┌──

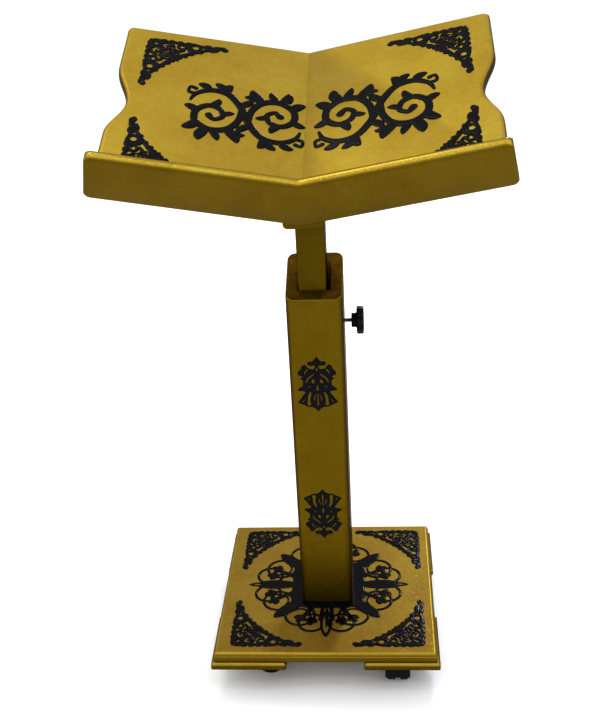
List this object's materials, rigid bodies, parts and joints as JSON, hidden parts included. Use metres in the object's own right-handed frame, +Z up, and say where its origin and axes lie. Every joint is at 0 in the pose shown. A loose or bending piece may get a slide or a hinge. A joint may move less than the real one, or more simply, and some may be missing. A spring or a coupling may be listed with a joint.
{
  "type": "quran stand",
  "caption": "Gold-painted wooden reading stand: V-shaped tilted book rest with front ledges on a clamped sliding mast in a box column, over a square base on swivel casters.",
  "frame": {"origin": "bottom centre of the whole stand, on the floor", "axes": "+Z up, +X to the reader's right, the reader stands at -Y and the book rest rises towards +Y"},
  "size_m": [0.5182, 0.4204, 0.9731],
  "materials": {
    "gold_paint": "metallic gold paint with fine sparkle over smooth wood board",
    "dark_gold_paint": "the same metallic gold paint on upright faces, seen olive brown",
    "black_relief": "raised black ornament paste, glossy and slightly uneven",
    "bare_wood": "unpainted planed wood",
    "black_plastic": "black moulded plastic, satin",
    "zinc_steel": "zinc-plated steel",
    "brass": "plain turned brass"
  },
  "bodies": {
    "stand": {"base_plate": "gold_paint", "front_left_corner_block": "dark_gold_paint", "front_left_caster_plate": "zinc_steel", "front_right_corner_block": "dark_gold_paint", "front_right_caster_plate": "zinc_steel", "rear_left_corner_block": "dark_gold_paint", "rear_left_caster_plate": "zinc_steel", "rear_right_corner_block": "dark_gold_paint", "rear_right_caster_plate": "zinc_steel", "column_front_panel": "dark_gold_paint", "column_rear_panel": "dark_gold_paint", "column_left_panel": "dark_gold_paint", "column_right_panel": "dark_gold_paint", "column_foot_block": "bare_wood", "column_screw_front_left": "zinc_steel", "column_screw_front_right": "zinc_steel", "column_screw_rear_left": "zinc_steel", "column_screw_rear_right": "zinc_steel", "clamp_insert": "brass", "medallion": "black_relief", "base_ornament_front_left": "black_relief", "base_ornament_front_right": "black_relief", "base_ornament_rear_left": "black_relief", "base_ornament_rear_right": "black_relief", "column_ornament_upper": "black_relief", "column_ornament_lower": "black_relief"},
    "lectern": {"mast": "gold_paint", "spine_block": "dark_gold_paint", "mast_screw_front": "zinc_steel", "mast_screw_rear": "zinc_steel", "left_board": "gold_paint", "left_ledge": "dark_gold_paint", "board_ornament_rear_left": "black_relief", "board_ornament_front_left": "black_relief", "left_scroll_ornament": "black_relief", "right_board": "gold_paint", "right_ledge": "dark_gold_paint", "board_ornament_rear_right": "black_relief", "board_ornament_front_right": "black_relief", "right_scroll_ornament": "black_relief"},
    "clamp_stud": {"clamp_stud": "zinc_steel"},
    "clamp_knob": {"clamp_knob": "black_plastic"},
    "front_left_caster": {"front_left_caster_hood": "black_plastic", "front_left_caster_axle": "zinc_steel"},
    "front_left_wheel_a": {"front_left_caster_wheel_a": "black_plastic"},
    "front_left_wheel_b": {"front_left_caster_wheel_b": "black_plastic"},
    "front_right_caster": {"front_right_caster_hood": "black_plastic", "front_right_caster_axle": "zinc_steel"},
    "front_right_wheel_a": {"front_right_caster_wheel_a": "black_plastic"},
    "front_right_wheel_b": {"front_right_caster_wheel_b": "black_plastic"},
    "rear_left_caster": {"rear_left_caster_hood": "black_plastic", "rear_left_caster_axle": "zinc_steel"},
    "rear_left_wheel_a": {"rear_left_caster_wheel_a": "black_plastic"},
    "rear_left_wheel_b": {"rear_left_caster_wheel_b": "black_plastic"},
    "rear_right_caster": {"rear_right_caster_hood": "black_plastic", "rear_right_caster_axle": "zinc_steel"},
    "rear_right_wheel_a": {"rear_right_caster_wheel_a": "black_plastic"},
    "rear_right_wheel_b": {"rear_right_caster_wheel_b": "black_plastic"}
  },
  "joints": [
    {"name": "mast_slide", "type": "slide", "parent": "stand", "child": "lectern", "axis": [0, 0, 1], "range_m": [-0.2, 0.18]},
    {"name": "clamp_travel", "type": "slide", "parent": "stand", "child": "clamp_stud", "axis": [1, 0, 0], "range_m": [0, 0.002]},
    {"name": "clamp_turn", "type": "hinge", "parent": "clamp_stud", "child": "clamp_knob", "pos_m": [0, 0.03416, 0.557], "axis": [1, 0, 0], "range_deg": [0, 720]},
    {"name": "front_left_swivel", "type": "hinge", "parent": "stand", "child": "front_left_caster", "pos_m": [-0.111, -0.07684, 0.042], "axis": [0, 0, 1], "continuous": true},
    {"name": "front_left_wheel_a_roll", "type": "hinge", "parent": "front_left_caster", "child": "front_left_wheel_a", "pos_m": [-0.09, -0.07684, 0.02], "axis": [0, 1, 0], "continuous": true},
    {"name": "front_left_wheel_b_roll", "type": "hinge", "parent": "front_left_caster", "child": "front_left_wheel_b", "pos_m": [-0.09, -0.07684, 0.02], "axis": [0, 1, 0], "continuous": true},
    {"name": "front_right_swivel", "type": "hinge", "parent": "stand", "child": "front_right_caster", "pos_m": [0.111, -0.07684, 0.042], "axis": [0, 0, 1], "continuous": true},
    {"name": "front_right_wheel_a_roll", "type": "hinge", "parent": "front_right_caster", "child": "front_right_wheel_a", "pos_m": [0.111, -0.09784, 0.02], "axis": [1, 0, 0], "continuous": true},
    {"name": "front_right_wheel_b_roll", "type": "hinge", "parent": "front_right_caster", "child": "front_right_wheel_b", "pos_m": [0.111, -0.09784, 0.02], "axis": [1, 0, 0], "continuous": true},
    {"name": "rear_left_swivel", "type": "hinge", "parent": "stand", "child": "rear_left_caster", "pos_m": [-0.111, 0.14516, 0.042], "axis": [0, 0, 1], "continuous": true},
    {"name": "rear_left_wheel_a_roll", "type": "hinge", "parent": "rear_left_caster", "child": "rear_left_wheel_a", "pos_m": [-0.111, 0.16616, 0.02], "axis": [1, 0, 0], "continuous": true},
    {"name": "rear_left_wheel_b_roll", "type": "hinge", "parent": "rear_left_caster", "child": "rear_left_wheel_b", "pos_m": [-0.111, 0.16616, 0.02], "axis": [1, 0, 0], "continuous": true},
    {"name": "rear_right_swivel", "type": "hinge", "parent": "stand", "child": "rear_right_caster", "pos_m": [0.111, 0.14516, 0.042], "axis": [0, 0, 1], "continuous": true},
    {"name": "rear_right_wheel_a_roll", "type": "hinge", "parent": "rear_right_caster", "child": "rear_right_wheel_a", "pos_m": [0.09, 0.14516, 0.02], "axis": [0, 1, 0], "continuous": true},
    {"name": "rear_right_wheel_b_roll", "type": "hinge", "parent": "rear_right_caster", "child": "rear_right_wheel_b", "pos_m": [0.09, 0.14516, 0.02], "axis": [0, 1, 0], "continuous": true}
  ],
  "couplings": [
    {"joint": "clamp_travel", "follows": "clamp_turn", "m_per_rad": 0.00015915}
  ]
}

└──
┌──

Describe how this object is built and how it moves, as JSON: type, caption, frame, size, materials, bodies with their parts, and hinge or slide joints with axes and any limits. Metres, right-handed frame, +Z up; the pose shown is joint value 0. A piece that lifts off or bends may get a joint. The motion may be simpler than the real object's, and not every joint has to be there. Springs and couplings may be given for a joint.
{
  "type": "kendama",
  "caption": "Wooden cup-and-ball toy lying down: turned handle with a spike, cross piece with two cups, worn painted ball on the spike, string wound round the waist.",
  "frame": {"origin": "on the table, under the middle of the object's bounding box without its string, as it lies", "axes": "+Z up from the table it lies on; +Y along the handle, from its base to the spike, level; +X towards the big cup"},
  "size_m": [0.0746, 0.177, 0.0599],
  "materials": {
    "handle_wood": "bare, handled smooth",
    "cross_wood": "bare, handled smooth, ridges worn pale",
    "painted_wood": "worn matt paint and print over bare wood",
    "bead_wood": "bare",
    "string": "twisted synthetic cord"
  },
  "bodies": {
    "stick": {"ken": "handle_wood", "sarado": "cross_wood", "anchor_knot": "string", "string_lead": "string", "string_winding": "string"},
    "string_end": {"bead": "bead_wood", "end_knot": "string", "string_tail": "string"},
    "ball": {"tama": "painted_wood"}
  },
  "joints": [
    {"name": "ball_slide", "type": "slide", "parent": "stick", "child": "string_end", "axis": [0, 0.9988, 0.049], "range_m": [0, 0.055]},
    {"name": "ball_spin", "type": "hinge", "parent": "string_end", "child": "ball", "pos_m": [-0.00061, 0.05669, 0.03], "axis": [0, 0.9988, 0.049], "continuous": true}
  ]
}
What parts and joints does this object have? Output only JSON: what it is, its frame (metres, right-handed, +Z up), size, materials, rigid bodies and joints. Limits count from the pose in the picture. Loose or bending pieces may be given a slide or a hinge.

└──

From the entries above, list each line with "bodies" in it.

List this object's materials, rigid bodies, parts and joints as JSON, hidden parts included. Use metres in the object's own right-handed frame, +Z up, and say where its origin and axes lie. Every joint is at 0 in the pose shown. A loose or bending piece may get a slide or a hinge. A joint may move less than the real one, or more simply, and some may be missing. A spring or a coupling may be listed with a joint.
  "bodies": {
Describe how this object is built and how it moves, as JSON: type, caption, frame, size, materials, bodies with their parts, and hinge or slide joints with axes and any limits. Metres, right-handed frame, +Z up; the pose shown is joint value 0. A piece that lifts off or bends may get a joint. The motion may be simpler than the real object's, and not every joint has to be there. Springs and couplings may be given for a joint.
  "bodies": {
What parts and joints does this object have? Output only JSON: what it is, its frame (metres, right-handed, +Z up), size, materials, rigid bodies and joints. Limits count from the pose in the picture. Loose or bending pieces may be given a slide or a hinge.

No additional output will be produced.